Somit ist das Problem der Vereinbarkeit von Literatur und juristischem Brotberuf nichts Neues. Schon Kafka entschied sich, nicht zuletzt des Schreibens wegen, gegen eine Position in der renommierten Versicherungsgesellschaft Assicurazioni Generali. Diese hätte ihn zwar womöglich nach Triest geführt, wo sich zu dieser Zeit auch James Joyce aufhielt, allerdings war die Aussicht auf zwei Wochen Urlaub im Zeitraum von zwei Jahren dann wohl wenig attraktiv. Schließlich war es selbst in seiner Beamtenfunktion bei der Arbeiter-Unfall-Versicherungsanstalt noch immer eine stetige Herausforderung, Brotberuf und Schreiben unter einen Hut zu bringen. Kafka löste das Problem durch einen minutiösen Tagesplan, trotzdem blieb ihm nur nachts Zeit zum Schreiben.

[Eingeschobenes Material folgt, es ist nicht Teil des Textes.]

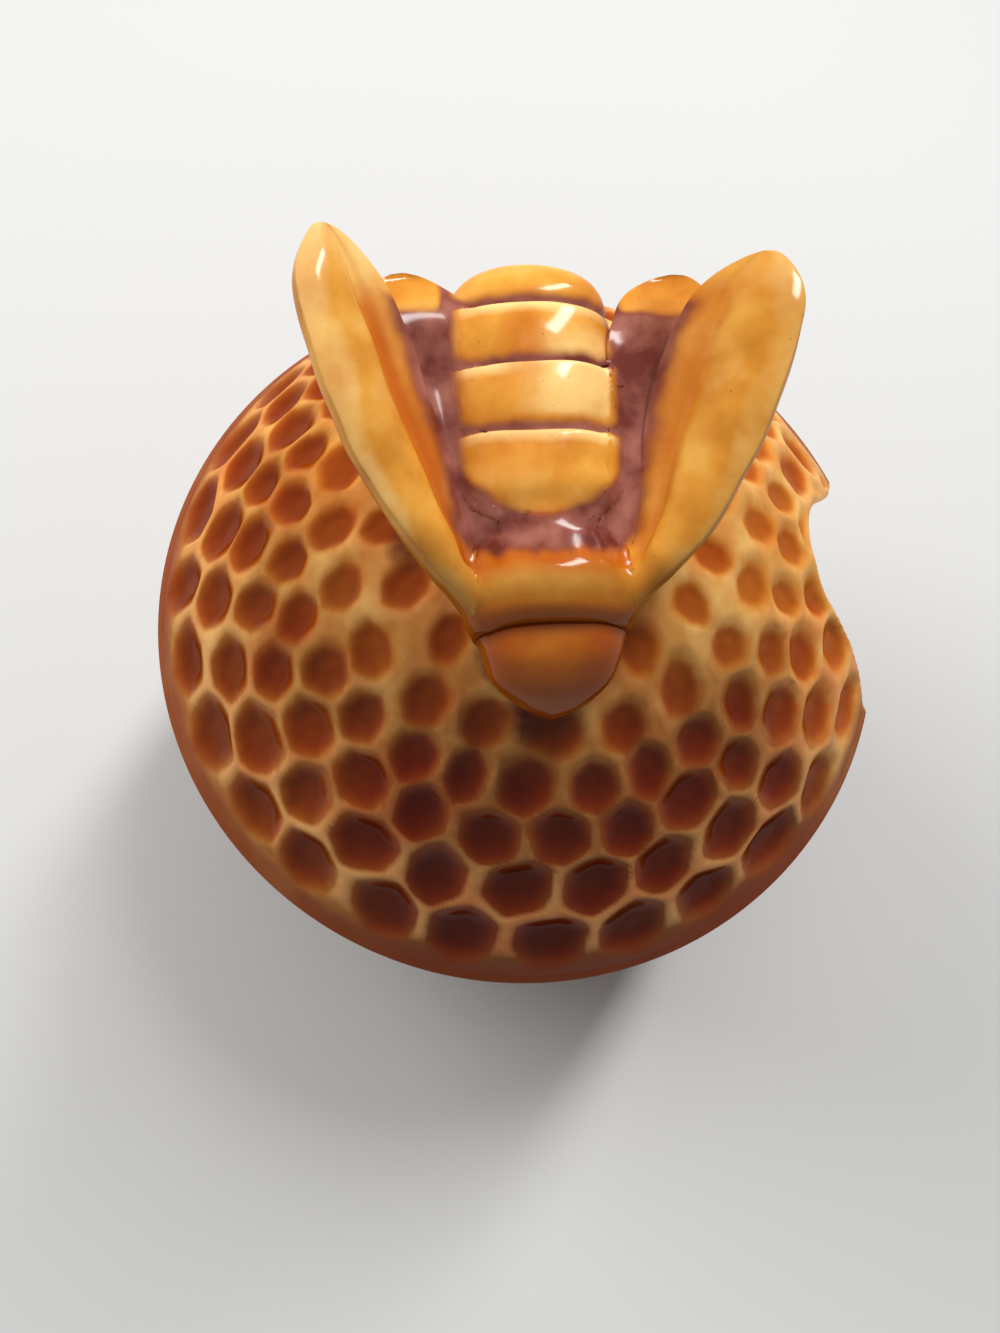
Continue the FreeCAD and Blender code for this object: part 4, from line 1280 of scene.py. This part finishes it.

Ein ebensolches Doppelleben führte E.T.A. Hoffmann, der als Kammergerichtsrat des preußischen Königs damit befasst war, deutschnationale Aufrührer zu bekämpfen. Doch tat die Limitierung der verfügbaren Zeit der literarischen Qualität des Werks Abbruch? Benötigt man viel Zeit, um gut zu schreiben?
Hoffmanns Zeitgenosse Joseph Eichendorff schrieb einmal: "Die prosaischen Gegensätze befestigen und konzentrieren nur die Poesie und verwahren am besten vor der poetischen Zerfahrenheit." Kurz fasste er zusammen: "Es schadet eben nichts."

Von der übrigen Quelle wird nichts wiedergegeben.